Were it not for Eskom’s problems, the economy would now be cheering the impact of lower fuel prices.
The abrupt decline in the oil price shown in the chart below is potentially very good news for the SA economy.
These welcome trends have relieved the budgets of the average household and will encourage more spending. It has been the unwillingness and inability of households, who account for over 60% of all spending in SA, to spend more that has been such a drag on economic growth. In the quarter to September 2014, household spending grew at a below par real 1.3% annual rate, though this was an improvement on the 0.5% and 1.1% rates recorded in the two previous quarters of 2014. A lower petrol and diesel price will also reduce the cost of delivering these extra goods and services to households.
All of this should help add further downward pressure on the rate of inflation that over the past three months has fallen so sharply. We show the three month change in the CPI and Producer Price Index (PPI) below. Inflation over the past few months has declined sharply, making the prospect of higher short term interest rates much more unlikely and less threatening to spending by households.
It is also worth noting that the prices of many of the goods we export have held up better than the oil we import: about 20% of all imports. The ratio of the price of platinum and gold to the price of oil is shown below. In a relative sense the platinum we export now earns about 50% more than the oil we mostly import than it did only a few months ago. This is very helpful to the economy and its balance of trade. Over the longer term, as we also show back to 2010, these so called terms of foreign trade effects have not been generally favourable – oil was both absolutely and relative expensive until now.

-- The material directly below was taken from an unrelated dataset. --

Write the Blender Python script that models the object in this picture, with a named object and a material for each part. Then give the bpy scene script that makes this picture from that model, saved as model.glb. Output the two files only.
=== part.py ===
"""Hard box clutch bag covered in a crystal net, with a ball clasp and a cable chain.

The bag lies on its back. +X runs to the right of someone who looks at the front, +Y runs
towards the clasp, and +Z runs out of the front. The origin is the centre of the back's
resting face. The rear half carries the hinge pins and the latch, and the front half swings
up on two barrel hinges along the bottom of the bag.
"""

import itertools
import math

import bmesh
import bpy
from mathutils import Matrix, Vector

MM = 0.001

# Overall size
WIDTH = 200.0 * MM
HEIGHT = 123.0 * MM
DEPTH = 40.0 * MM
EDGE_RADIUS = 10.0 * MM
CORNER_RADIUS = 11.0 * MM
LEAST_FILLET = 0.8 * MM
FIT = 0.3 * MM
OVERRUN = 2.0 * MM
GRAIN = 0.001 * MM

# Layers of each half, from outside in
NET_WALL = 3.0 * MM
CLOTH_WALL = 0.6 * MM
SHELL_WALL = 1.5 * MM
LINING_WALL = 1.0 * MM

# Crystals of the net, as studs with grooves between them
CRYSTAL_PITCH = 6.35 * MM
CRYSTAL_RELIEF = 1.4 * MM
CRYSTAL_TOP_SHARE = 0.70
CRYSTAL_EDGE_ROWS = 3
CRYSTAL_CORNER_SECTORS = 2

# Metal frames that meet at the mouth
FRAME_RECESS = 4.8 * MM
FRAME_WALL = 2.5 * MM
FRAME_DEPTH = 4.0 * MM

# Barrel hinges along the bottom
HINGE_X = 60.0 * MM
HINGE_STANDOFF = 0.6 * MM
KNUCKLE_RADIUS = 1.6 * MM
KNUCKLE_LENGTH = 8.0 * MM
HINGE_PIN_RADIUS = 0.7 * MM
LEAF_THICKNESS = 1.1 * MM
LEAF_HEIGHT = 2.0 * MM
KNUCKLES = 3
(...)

The latest news about the state of the economy at November month end was mildly encouraging. Judged by vehicle sales and demands for cash – the two series we combine to make up our up to date Hard Number Index (HNI) – it seems that the economy has been gaining a little forward momentum. Numbers above 100 for this index indicate growth and higher numbers indicate that the speed is accelerating rather than decelerating. We compare our HNI to the Reserve Bank’s Coinciding Indicator of the Business Cycle that is also well above 100 and seemingly rising, though this series is only updated to August 2014 given its reliance on about 12 economic time series some of which are derived from sample surveys that are inevitably delayed.
The two series that make up the HNI are shown below. Unit vehicle sales appear to be holding up well and if current trends are sustained, will continue at current levels in 2015. To these should be added over 28 000 units exported in November that will be adding meaningfully to overall manufacturing activity.
The demands for notes, when adjusted for lower inflation, also seems to be confirming a cyclical recovery that we noticed last month. The recovery indicated in demands for cash to spend however, while welcome, can best be described as a slow one and hopefully will be a steady one.
If it were not for Eskom turning off the lights – apparently for a want of now much cheaper diesel to fuel peak generating capacity – we would all be feeling much more cheerful, as befits the season. How the impacts of cheaper fuel and less freely available electricity pan out will all be revealed in forthcoming economic activity and the measures of them. We watch and wait with the hope that Eskom can get more of its act together. Better still would be a growing realisation that reliance on one monopoly producer is a very bad idea. The risks of outages would be much lower if electricity generation from coal (and or other sources of fuel) would be better diversified.
The solution is to encourage the private sector to provide the additional capacity and for established capacity in the form of power plants to be sold off for what they can fetch in the market place. Such a willingness to sell off the faltering generating plants to well qualified operators of them would solve, at a stroke, the burden of additional debt that Eskom is imposing on the SA taxpayer debt ratings, revealed higher long term interest rates and a weaker rand. Such privatisation would also ensure much better management of electricity supply over the long run. They say evidence changes belief. The belief in public corporations must surely be highly challenging to the true believers in public ownership.